Supplied data:
╭──

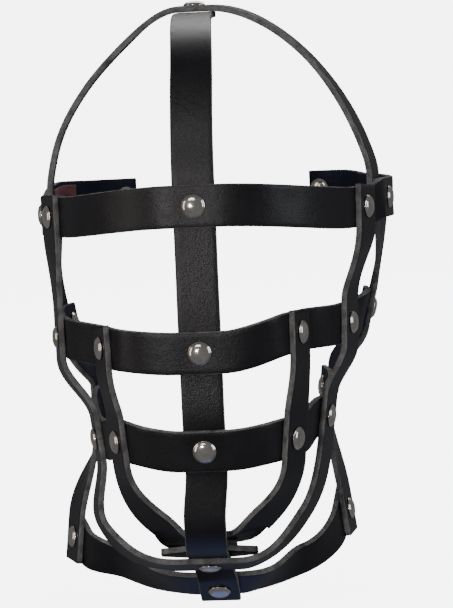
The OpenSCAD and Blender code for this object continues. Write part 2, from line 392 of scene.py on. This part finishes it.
def nickel():
    """Polished nickel plate with handling smears and hairline scratches."""
    material, nodes, links, shader = new_material("nickel_cap")
    place_of = nodes.new("ShaderNodeTexCoord").outputs["Object"]
    smear = texture(nodes, links, "ShaderNodeTexNoise", place_of, Scale=220.0, Detail=5.0, Distortion=0.6)
    stretch = nodes.new("ShaderNodeMapping")
    stretch.inputs["Scale"].default_value = (1, 12, 3)
    stretch.inputs["Rotation"].default_value = (0.3, 0.6, 0.9)
    links.new(place_of, stretch.inputs["Vector"])
    hairs = texture(nodes, links, "ShaderNodeTexNoise", stretch.outputs["Vector"], Scale=700.0, Detail=3.0)
    color = ramp(nodes, links, smear.outputs["Fac"], (0.58, 0.53, 0.47, 1), (0.82, 0.77, 0.7, 1), 0.3, 0.7)
    links.new(color, shader.inputs["Base Color"])
    links.new(ranged(nodes, links, smear.outputs["Fac"], 0.06, 0.2), shader.inputs["Roughness"])
    links.new(bump(nodes, links, [(hairs.outputs["Fac"], 0.12, 0.00005)]), shader.inputs["Normal"])
    shader.inputs["Metallic"].default_value = 1.0
    return material


def woven_red():
    """Dark red woven tape."""
    material, nodes, links, shader = new_material("woven_red")
    unwrapped = nodes.new("ShaderNodeTexCoord").outputs["UV"]
    threads = []
    for axis in ("X", "Y"):
        wave = texture(nodes, links, "ShaderNodeTexWave", unwrapped, Scale=48.0, Distortion=0.6)
        wave.bands_direction = axis
        threads.append(wave.outputs["Fac"])
    weave = nodes.new("ShaderNodeMath")
    weave.operation = "MULTIPLY"
    links.new(threads[0], weave.inputs[0])
    links.new(threads[1], weave.inputs[1])
    color = ramp(nodes, links, weave.outputs["Value"], (0.1, 0.012, 0.02, 1), (0.34, 0.05, 0.07, 1))
    links.new(color, shader.inputs["Base Color"])
    links.new(bump(nodes, links, [(weave.outputs["Value"], 0.6, 0.0002)]), shader.inputs["Normal"])
    shader.inputs["Roughness"].default_value = 0.9
    shader.inputs["Sheen Weight"].default_value = 0.25
    return material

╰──

Problem description: Print the listing above in its entirety, with every line exact.

Response to this exercise:
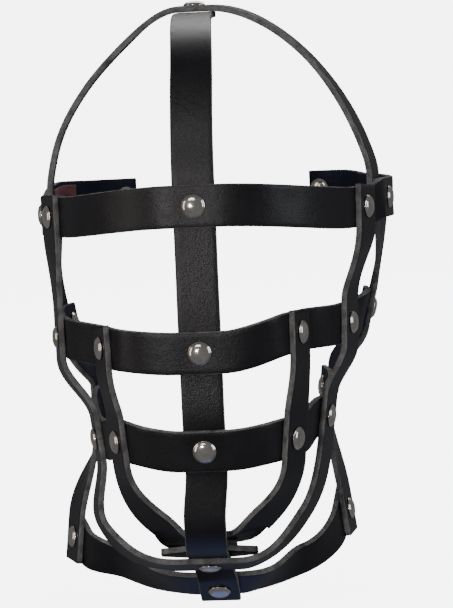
The OpenSCAD and Blender code for this object continues. Write part 2, from line 392 of scene.py on. This part finishes it.
def nickel():
    """Polished nickel plate with handling smears and hairline scratches."""
    material, nodes, links, shader = new_material("nickel_cap")
    place_of = nodes.new("ShaderNodeTexCoord").outputs["Object"]
    smear = texture(nodes, links, "ShaderNodeTexNoise", place_of, Scale=220.0, Detail=5.0, Distortion=0.6)
    stretch = nodes.new("ShaderNodeMapping")
    stretch.inputs["Scale"].default_value = (1, 12, 3)
    stretch.inputs["Rotation"].default_value = (0.3, 0.6, 0.9)
    links.new(place_of, stretch.inputs["Vector"])
    hairs = texture(nodes, links, "ShaderNodeTexNoise", stretch.outputs["Vector"], Scale=700.0, Detail=3.0)
    color = ramp(nodes, links, smear.outputs["Fac"], (0.58, 0.53, 0.47, 1), (0.82, 0.77, 0.7, 1), 0.3, 0.7)
    links.new(color, shader.inputs["Base Color"])
    links.new(ranged(nodes, links, smear.outputs["Fac"], 0.06, 0.2), shader.inputs["Roughness"])
    links.new(bump(nodes, links, [(hairs.outputs["Fac"], 0.12, 0.00005)]), shader.inputs["Normal"])
    shader.inputs["Metallic"].default_value = 1.0
    return material


def woven_red():
    """Dark red woven tape."""
    material, nodes, links, shader = new_material("woven_red")
    unwrapped = nodes.new("ShaderNodeTexCoord").outputs["UV"]
    threads = []
    for axis in ("X", "Y"):
        wave = texture(nodes, links, "ShaderNodeTexWave", unwrapped, Scale=48.0, Distortion=0.6)
        wave.bands_direction = axis
        threads.append(wave.outputs["Fac"])
    weave = nodes.new("ShaderNodeMath")
    weave.operation = "MULTIPLY"
    links.new(threads[0], weave.inputs[0])
    links.new(threads[1], weave.inputs[1])
    color = ramp(nodes, links, weave.outputs["Value"], (0.1, 0.012, 0.02, 1), (0.34, 0.05, 0.07, 1))
    links.new(color, shader.inputs["Base Color"])
    links.new(bump(nodes, links, [(weave.outputs["Value"], 0.6, 0.0002)]), shader.inputs["Normal"])
    shader.inputs["Roughness"].default_value = 0.9
    shader.inputs["Sheen Weight"].default_value = 0.25
    return material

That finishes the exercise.